Recognised intermediary
A recognised intermediary is that part of the trading operations of a bank or securities house which is accepted by the Panel as a recognised intermediary for the purposes of the Code.
NOTES ON RECOGNISED INTERMEDIARY
If any part of the trading operations of a bank or securities house wishes to be accepted by the Panel as a recognised intermediary, it must apply to the Panel to be granted such status and it will have to comply with any requirements imposed by the Panel as a condition of its granting such status.
Recognised intermediary status is relevant only for the purposes of Note 15 on Rule 9.1, Rule 8.3(d) and Note 5(b) on Rule 8, in each case to the extent only that the recognised intermediary is acting in a client-serving capacity. As a result, subject to Note 3 below and to the extent only that it is acting in a client-serving capacity: (i) a recognised intermediary will not be treated, for the purposes of Rule 9.1, as interested in (or as having acquired an interest in) any securities by virtue only of paragraph (3) or paragraph (4) of the definition of interests in securities; (ii) any dealings by it in relevant securities during an offer period will not be required to be publicly disclosed under Rules 8.3(a) to (c); and (iii) dealing disclosures required to be made by it under Rule 8.5(c) will need to include the details specified in Note 5(b), rather than those specified in Note 5(a), on Rule 8.

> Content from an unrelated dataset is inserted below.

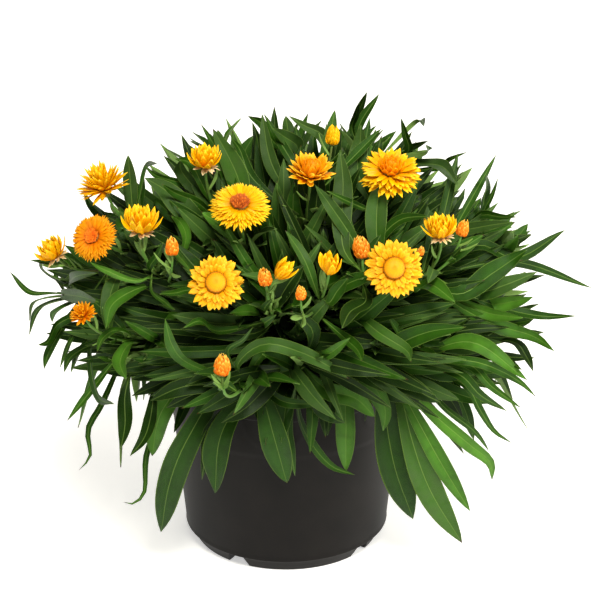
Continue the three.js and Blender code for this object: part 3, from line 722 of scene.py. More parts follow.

Where a recognised intermediary is, or forms part of, a principal trader connected either with an offeror or potential offeror or with the offeree company, the recognised intermediary will not benefit from the dispensations afforded by Note 15 on Rule 9.1 after the time at which the principal trader is presumed to be acting in concert with either the offeror or potential offeror or with the directors of the offeree company (as the case may be) in accordance with Rule 7.2(a) and Rule 7.2(b) respectively.

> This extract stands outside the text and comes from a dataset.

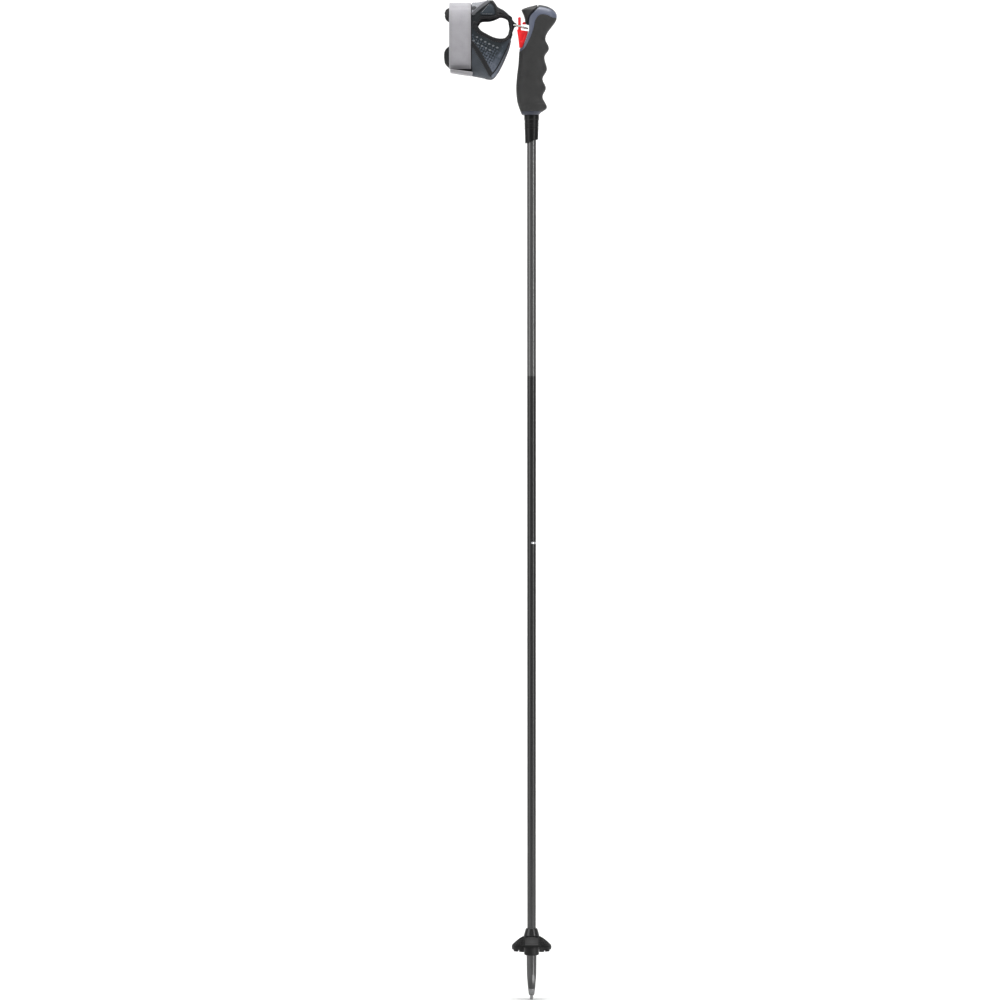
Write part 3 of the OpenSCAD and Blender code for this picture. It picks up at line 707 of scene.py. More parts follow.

Where a recognised intermediary is, or forms part of, a person acting in concert with the offeree company, it will not benefit from the exception from disclosure afforded by Rule 8.3(d) after the commencement of the offer period. Where a recognised intermediary is acting in concert with an offeror or potential offeror, it will not benefit from the exception from disclosure afforded by Rule 8.3(d) after the identity of the offeror or potential offeror with which it is acting in concert is publicly announced. After such time, disclosures should be made under Rule 8.4 or, if the recognised intermediary is, or forms part of, an exempt principal trader whose exempt status has not fallen away, Rule 8.5.
For the avoidance of doubt, where a recognised intermediary is, or forms part of, an exempt principal trader, its recognised intermediary status will fall away only if its exempt status falls away.
Any dealings by a recognised intermediary which is not acting in a client-serving capacity will not benefit from the dispensations afforded by Note 15 on Rule 9.1, Rule 8.3(d) and Note 5(b) on Rule 8 with the result that all such dealings by it will be subject to the provisions of the Code as if those dispensations did not apply.
Any dealings carried out by a recognised intermediary for the purpose of avoiding the usual application of the Code to such dealings will constitute a serious breach of the Code. If the Panel determines that a recognised intermediary has carried out such dealings, it will be prepared to rule, inter alia, that recognised intermediary status should be withdrawn for such period of time as the Panel may consider appropriate in the circumstances.